- **Information shown**:
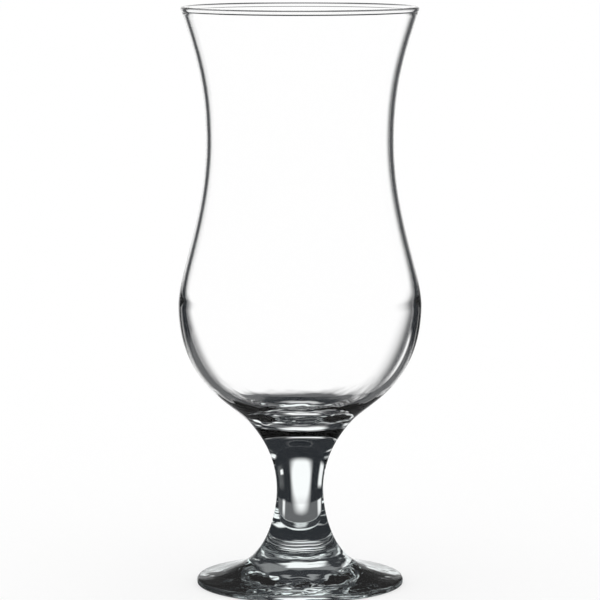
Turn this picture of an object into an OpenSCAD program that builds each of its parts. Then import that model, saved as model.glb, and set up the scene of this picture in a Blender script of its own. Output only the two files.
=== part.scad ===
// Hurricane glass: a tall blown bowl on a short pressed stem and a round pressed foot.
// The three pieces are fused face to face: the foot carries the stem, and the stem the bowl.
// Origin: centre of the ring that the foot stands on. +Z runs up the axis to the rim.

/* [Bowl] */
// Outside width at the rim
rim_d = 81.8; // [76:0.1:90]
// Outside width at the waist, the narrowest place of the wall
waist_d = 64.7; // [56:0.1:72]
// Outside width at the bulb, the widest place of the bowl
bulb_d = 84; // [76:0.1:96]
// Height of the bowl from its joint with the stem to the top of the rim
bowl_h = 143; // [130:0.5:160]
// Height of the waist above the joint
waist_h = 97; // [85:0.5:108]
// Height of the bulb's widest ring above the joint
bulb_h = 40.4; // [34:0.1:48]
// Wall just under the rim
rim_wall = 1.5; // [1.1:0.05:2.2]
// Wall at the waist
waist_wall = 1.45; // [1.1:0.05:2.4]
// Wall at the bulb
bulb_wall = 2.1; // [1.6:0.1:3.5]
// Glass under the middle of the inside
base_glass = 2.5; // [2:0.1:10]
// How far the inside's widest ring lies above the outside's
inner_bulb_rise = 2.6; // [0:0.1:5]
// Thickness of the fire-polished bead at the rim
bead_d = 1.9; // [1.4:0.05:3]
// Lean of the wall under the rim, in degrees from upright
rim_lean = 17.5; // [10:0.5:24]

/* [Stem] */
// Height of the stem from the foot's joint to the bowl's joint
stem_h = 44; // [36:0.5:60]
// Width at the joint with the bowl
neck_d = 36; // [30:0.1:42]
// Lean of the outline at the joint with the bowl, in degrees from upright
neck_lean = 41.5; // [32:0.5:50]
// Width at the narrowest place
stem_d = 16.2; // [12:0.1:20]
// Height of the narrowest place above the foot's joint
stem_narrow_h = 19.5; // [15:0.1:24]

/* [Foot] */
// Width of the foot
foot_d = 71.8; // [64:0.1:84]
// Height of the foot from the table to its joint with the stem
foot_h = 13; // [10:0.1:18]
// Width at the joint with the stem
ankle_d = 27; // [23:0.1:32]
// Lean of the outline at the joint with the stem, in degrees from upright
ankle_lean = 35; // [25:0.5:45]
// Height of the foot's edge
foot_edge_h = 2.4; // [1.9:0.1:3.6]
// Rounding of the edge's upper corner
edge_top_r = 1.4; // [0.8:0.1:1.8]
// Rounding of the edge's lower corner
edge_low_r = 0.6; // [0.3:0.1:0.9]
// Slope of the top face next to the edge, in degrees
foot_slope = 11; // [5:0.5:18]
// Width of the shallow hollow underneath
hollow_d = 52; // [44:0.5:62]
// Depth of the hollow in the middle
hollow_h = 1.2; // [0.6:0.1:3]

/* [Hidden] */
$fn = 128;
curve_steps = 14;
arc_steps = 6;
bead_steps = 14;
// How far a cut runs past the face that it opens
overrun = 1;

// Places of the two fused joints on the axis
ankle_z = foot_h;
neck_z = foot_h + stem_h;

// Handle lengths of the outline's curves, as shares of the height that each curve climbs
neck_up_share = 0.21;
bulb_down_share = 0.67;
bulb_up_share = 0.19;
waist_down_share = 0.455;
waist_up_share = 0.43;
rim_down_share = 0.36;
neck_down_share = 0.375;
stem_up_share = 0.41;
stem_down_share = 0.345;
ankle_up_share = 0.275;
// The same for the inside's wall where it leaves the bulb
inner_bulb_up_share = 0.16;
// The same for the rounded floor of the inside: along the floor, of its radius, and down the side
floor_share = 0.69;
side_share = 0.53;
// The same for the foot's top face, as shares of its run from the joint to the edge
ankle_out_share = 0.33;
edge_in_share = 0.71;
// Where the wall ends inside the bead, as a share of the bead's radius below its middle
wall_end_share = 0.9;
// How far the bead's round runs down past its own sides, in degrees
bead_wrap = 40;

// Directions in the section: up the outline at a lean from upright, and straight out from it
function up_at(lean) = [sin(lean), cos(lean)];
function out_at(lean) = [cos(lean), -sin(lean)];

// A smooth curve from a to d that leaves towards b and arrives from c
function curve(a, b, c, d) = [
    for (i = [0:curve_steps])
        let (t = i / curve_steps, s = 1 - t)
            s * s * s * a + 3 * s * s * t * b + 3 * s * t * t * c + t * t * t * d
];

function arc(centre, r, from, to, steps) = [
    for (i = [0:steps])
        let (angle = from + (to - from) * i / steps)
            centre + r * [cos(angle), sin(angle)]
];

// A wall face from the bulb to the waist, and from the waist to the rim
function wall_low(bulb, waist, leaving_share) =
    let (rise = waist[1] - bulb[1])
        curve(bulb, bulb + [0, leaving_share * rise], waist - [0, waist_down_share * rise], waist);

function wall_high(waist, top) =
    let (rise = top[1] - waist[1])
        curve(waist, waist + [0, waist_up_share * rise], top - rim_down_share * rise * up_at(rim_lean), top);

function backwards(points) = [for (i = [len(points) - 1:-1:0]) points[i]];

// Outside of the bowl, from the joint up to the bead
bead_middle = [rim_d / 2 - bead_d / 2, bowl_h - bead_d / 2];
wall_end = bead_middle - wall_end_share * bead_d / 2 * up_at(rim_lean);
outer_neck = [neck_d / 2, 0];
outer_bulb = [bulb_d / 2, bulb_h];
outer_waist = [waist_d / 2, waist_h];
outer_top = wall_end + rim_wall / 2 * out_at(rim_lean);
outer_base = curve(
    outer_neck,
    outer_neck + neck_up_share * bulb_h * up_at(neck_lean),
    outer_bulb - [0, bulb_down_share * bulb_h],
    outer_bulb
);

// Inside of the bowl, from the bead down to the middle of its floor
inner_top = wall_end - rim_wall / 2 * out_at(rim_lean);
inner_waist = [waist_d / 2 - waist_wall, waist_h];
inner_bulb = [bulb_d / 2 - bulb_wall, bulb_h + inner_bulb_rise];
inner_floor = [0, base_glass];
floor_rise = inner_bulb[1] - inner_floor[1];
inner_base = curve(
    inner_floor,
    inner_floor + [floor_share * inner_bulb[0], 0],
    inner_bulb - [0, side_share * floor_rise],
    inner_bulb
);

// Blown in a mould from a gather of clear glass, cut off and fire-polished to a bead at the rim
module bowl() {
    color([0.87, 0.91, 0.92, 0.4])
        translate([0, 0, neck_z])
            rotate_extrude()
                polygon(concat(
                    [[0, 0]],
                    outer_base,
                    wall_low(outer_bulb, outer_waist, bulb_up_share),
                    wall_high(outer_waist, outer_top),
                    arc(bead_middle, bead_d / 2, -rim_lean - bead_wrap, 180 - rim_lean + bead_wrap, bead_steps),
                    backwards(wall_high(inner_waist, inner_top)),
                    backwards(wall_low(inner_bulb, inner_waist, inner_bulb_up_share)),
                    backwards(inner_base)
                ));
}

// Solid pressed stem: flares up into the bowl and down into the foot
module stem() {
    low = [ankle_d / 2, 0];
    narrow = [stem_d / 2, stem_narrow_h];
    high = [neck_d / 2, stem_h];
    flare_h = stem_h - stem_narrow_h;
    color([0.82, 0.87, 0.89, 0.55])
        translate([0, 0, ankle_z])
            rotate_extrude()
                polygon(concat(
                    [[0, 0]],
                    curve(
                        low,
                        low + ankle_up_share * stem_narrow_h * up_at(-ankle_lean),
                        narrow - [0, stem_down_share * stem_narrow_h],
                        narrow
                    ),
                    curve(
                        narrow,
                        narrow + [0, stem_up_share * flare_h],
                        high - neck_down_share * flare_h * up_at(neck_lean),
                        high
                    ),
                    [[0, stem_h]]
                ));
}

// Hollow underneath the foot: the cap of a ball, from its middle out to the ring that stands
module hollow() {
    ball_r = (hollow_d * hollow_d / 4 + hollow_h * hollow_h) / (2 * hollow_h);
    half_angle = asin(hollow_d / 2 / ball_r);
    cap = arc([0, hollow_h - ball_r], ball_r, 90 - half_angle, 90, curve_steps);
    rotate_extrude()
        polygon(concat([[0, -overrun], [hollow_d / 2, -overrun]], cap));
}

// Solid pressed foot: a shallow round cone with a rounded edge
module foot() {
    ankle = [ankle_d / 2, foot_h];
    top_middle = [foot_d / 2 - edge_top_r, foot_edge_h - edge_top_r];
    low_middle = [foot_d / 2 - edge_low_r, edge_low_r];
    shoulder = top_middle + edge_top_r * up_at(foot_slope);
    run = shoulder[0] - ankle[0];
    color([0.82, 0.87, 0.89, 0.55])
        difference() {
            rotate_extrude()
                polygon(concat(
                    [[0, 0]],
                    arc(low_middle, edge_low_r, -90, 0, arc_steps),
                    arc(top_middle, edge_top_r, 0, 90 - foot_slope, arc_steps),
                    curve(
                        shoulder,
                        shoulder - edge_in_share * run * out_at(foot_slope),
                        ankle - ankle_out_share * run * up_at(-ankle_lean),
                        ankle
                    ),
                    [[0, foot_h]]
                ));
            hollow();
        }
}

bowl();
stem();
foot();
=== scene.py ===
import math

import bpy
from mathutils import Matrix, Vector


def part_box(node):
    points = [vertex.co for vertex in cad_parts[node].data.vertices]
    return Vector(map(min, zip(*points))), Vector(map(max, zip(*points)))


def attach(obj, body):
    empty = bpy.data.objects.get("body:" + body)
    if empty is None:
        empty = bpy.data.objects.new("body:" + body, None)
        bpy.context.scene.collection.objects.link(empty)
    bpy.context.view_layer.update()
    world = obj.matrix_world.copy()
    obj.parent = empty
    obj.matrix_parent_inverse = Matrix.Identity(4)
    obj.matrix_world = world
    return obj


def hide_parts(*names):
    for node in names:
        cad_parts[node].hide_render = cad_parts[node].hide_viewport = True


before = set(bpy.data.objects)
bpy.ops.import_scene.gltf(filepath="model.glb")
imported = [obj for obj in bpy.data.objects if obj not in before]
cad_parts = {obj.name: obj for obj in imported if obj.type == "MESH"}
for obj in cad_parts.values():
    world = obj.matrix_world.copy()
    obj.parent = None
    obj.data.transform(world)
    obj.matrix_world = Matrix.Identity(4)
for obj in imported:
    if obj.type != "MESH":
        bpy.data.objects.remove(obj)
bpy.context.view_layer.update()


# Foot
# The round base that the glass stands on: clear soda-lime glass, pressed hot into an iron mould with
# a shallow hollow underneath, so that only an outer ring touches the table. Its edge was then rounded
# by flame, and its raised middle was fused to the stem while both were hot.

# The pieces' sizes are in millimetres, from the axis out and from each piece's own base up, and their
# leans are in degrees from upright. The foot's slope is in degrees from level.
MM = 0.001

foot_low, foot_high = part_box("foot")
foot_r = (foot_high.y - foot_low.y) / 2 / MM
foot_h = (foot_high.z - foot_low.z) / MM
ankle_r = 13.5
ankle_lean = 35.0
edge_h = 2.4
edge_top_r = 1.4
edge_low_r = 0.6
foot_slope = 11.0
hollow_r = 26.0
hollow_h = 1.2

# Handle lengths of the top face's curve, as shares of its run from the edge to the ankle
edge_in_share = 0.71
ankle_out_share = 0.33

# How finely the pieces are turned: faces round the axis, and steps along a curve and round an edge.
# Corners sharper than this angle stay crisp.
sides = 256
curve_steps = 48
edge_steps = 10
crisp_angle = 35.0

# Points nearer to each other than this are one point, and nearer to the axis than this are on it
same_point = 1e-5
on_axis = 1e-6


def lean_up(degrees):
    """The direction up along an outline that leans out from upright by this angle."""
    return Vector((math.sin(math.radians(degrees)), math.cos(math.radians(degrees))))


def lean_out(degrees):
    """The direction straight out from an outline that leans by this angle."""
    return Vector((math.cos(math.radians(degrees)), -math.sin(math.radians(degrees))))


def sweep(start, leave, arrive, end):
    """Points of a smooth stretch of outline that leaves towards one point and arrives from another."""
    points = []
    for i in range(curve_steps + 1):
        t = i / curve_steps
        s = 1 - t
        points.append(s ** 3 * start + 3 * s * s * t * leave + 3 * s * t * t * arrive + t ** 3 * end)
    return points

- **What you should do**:
Only the lines from the one with "a rounded edge" up to the one with "imported = [obj" should be repeated, both included, exactly as they appear.

- **Written response**:
// Solid pressed foot: a shallow round cone with a rounded edge
module foot() {
    ankle = [ankle_d / 2, foot_h];
    top_middle = [foot_d / 2 - edge_top_r, foot_edge_h - edge_top_r];
    low_middle = [foot_d / 2 - edge_low_r, edge_low_r];
    shoulder = top_middle + edge_top_r * up_at(foot_slope);
    run = shoulder[0] - ankle[0];
    color([0.82, 0.87, 0.89, 0.55])
        difference() {
            rotate_extrude()
                polygon(concat(
                    [[0, 0]],
                    arc(low_middle, edge_low_r, -90, 0, arc_steps),
                    arc(top_middle, edge_top_r, 0, 90 - foot_slope, arc_steps),
                    curve(
                        shoulder,
                        shoulder - edge_in_share * run * out_at(foot_slope),
                        ankle - ankle_out_share * run * up_at(-ankle_lean),
                        ankle
                    ),
                    [[0, foot_h]]
                ));
            hollow();
        }
}

bowl();
stem();
foot();
=== scene.py ===
import math

import bpy
from mathutils import Matrix, Vector


def part_box(node):
    points = [vertex.co for vertex in cad_parts[node].data.vertices]
    return Vector(map(min, zip(*points))), Vector(map(max, zip(*points)))


def attach(obj, body):
    empty = bpy.data.objects.get("body:" + body)
    if empty is None:
        empty = bpy.data.objects.new("body:" + body, None)
        bpy.context.scene.collection.objects.link(empty)
    bpy.context.view_layer.update()
    world = obj.matrix_world.copy()
    obj.parent = empty
    obj.matrix_parent_inverse = Matrix.Identity(4)
    obj.matrix_world = world
    return obj


def hide_parts(*names):
    for node in names:
        cad_parts[node].hide_render = cad_parts[node].hide_viewport = True


before = set(bpy.data.objects)
bpy.ops.import_scene.gltf(filepath="model.glb")
imported = [obj for obj in bpy.data.objects if obj not in before]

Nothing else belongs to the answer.